>> start Data lines

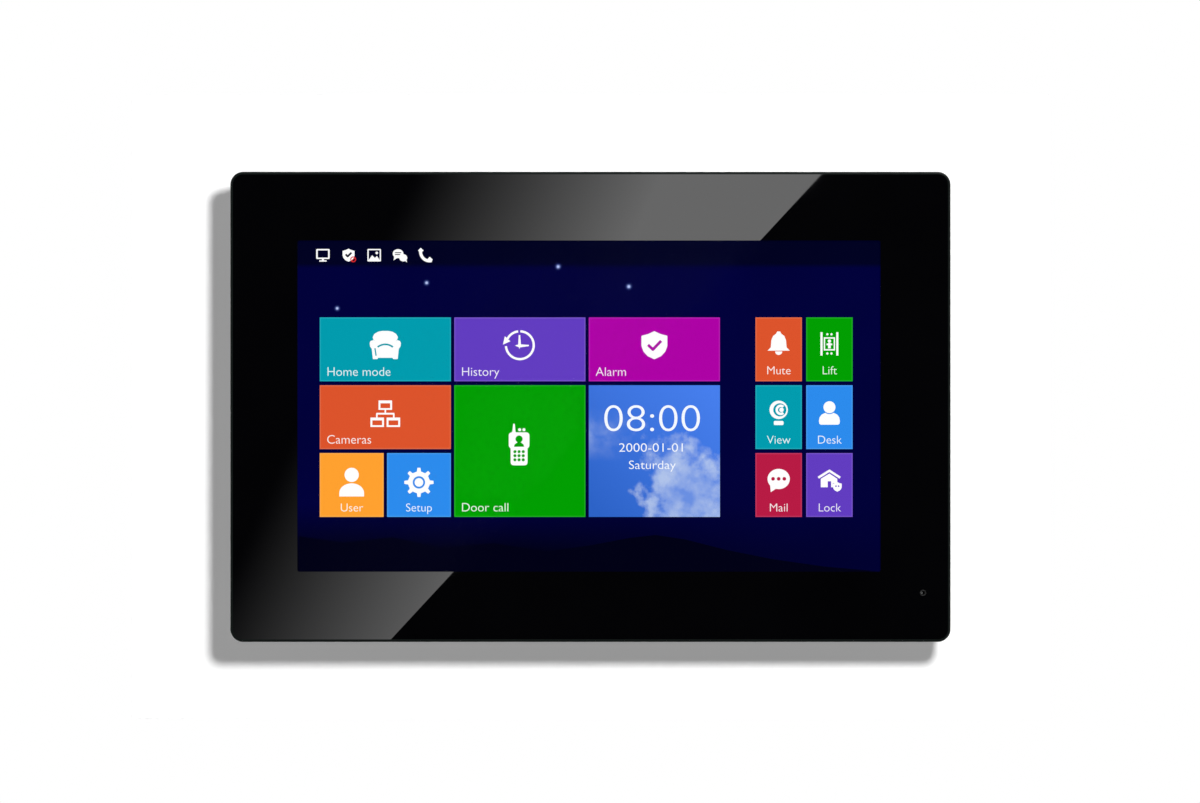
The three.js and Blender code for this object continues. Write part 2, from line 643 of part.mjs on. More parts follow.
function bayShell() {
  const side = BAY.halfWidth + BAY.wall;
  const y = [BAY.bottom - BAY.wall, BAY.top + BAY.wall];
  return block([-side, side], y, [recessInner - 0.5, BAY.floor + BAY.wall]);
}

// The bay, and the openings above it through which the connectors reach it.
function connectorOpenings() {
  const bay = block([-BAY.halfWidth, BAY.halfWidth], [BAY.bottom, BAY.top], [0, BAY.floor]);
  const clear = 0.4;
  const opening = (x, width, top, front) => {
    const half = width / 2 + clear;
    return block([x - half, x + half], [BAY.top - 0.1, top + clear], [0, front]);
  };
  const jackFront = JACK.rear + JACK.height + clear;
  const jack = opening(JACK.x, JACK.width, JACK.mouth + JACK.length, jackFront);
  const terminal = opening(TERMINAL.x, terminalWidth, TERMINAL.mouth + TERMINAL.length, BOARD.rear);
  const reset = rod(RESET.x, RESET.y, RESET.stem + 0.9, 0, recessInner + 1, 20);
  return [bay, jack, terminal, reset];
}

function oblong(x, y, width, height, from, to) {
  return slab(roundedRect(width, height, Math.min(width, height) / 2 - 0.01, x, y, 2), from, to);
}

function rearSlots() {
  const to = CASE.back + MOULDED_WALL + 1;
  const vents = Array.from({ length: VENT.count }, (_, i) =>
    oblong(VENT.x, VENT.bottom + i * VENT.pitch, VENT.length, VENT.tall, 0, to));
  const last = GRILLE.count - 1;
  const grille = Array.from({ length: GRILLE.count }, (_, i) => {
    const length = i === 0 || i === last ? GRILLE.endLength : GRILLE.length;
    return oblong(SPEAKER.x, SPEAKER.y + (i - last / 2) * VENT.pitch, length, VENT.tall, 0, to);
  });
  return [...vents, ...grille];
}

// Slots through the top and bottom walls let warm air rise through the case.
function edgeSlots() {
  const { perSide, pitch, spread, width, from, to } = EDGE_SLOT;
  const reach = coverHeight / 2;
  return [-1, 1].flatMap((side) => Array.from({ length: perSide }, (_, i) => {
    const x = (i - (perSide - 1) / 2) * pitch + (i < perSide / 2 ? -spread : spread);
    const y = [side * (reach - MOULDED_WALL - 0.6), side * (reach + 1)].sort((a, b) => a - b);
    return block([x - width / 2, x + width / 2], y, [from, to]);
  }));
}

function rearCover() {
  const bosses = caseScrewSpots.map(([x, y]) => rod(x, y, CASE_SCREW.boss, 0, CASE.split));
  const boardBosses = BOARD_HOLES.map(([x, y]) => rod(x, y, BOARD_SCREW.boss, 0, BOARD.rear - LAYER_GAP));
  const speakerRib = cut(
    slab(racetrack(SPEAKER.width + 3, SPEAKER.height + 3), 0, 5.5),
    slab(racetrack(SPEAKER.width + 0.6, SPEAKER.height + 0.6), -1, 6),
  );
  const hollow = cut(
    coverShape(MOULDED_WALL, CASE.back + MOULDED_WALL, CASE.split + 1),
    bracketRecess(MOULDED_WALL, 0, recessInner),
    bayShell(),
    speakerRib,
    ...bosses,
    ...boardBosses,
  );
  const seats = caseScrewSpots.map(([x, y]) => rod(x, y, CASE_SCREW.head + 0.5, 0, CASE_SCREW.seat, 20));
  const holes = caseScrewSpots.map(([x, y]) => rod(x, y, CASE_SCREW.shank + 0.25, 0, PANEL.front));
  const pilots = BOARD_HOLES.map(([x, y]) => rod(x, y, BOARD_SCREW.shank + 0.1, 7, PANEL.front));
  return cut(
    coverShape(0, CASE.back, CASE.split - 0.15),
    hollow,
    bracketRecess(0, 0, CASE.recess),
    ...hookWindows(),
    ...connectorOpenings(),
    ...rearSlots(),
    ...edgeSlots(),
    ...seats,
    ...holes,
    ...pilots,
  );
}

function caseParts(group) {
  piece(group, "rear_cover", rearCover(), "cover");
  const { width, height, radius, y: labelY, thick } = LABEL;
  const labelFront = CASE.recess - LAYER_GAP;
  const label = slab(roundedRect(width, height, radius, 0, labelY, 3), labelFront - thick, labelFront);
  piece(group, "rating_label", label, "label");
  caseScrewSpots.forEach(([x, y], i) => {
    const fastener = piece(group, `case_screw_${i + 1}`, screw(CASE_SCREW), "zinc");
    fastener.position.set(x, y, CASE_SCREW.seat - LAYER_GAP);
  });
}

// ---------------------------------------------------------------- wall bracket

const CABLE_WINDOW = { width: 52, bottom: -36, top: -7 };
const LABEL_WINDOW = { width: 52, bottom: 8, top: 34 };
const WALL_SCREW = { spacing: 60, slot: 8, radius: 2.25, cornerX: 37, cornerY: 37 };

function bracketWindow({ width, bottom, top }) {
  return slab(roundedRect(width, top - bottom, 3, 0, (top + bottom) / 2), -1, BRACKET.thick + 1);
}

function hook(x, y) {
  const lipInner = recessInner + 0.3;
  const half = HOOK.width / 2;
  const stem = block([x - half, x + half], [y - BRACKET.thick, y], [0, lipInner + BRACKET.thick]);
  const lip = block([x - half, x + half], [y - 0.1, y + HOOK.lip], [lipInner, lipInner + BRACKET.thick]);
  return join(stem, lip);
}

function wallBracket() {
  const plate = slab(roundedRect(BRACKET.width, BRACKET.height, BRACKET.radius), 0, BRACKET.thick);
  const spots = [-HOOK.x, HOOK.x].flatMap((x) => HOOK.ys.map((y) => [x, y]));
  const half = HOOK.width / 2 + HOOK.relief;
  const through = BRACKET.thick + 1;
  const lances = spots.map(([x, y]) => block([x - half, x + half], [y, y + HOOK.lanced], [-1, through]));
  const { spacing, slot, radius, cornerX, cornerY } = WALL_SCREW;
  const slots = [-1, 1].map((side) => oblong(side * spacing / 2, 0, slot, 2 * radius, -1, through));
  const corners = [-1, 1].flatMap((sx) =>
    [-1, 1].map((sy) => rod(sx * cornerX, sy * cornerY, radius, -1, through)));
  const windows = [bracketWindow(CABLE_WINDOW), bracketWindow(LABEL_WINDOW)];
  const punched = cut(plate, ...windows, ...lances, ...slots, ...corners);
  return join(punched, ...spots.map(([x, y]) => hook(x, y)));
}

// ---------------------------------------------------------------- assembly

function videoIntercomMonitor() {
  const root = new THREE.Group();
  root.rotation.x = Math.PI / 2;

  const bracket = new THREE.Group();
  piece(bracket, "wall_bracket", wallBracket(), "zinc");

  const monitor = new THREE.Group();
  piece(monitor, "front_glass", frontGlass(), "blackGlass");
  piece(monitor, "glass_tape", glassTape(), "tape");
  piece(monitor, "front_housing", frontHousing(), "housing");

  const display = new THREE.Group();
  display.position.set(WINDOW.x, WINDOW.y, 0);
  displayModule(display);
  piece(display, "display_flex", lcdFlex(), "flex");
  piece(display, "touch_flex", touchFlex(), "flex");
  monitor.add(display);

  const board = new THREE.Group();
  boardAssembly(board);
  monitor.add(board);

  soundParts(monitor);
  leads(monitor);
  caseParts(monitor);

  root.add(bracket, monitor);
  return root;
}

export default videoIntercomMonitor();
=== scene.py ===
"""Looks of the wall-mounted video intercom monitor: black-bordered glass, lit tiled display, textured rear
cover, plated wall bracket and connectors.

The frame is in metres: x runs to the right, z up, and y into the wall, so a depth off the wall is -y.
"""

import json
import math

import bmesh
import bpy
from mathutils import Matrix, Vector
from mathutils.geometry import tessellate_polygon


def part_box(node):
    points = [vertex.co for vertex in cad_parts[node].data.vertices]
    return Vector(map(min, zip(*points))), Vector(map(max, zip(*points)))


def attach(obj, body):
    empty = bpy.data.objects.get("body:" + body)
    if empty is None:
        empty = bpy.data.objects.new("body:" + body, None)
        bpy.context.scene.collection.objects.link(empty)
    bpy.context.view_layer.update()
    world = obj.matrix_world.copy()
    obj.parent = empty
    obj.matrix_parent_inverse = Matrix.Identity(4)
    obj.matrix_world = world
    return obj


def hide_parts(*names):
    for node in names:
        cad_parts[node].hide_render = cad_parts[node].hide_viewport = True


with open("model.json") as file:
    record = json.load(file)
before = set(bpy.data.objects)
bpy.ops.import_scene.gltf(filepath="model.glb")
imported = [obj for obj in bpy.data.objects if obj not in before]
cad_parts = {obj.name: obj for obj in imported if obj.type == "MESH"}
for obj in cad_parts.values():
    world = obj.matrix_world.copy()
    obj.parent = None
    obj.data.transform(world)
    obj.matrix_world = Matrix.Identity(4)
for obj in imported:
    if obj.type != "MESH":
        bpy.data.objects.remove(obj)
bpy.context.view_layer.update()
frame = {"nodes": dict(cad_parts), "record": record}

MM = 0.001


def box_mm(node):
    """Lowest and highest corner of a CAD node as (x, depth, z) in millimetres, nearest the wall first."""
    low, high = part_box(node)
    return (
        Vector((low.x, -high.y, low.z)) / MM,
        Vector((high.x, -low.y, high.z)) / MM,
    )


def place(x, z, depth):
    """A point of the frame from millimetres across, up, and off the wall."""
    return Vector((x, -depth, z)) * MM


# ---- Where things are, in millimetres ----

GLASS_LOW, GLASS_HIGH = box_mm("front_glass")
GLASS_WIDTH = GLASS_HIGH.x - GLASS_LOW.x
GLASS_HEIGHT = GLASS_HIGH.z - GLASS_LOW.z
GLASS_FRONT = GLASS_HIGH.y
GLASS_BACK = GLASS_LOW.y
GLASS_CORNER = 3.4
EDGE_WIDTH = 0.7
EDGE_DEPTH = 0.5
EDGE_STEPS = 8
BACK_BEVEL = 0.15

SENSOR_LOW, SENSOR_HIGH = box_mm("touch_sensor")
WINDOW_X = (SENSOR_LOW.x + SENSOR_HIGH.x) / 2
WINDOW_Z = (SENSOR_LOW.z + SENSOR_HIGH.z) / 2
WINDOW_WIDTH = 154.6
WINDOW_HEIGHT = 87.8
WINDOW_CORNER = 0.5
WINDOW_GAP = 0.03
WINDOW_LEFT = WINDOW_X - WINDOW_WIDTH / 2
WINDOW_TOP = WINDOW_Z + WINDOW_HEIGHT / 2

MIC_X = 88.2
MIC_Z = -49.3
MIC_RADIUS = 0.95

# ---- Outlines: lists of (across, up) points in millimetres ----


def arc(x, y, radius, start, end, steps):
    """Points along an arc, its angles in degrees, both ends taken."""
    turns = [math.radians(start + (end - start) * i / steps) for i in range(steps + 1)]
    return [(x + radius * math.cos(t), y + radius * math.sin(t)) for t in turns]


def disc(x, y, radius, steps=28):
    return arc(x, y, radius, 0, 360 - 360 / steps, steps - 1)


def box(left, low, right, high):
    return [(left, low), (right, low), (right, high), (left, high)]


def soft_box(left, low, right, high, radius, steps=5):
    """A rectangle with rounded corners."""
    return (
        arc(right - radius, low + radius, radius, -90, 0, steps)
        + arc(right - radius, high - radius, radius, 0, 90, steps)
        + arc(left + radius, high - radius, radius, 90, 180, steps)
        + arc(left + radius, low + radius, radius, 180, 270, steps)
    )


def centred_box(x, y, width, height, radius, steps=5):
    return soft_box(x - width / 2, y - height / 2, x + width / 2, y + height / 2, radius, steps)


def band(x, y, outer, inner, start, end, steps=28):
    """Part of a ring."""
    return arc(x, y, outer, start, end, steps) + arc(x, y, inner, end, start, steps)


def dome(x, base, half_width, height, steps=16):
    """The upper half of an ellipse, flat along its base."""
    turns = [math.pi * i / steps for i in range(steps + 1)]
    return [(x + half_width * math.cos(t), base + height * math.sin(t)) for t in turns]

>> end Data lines

▸ **Task details**:
Extract exactly and only these lines: the line containing "soundParts(monitor);", the line containing "in imported if", and every line between them.

▸ **Correct answer**:
  soundParts(monitor);
  leads(monitor);
  caseParts(monitor);

  root.add(bracket, monitor);
  return root;
}

export default videoIntercomMonitor();
=== scene.py ===
"""Looks of the wall-mounted video intercom monitor: black-bordered glass, lit tiled display, textured rear
cover, plated wall bracket and connectors.

The frame is in metres: x runs to the right, z up, and y into the wall, so a depth off the wall is -y.
"""

import json
import math

import bmesh
import bpy
from mathutils import Matrix, Vector
from mathutils.geometry import tessellate_polygon


def part_box(node):
    points = [vertex.co for vertex in cad_parts[node].data.vertices]
    return Vector(map(min, zip(*points))), Vector(map(max, zip(*points)))


def attach(obj, body):
    empty = bpy.data.objects.get("body:" + body)
    if empty is None:
        empty = bpy.data.objects.new("body:" + body, None)
        bpy.context.scene.collection.objects.link(empty)
    bpy.context.view_layer.update()
    world = obj.matrix_world.copy()
    obj.parent = empty
    obj.matrix_parent_inverse = Matrix.Identity(4)
    obj.matrix_world = world
    return obj


def hide_parts(*names):
    for node in names:
        cad_parts[node].hide_render = cad_parts[node].hide_viewport = True


with open("model.json") as file:
    record = json.load(file)
before = set(bpy.data.objects)
bpy.ops.import_scene.gltf(filepath="model.glb")
imported = [obj for obj in bpy.data.objects if obj not in before]
cad_parts = {obj.name: obj for obj in imported if obj.type == "MESH"}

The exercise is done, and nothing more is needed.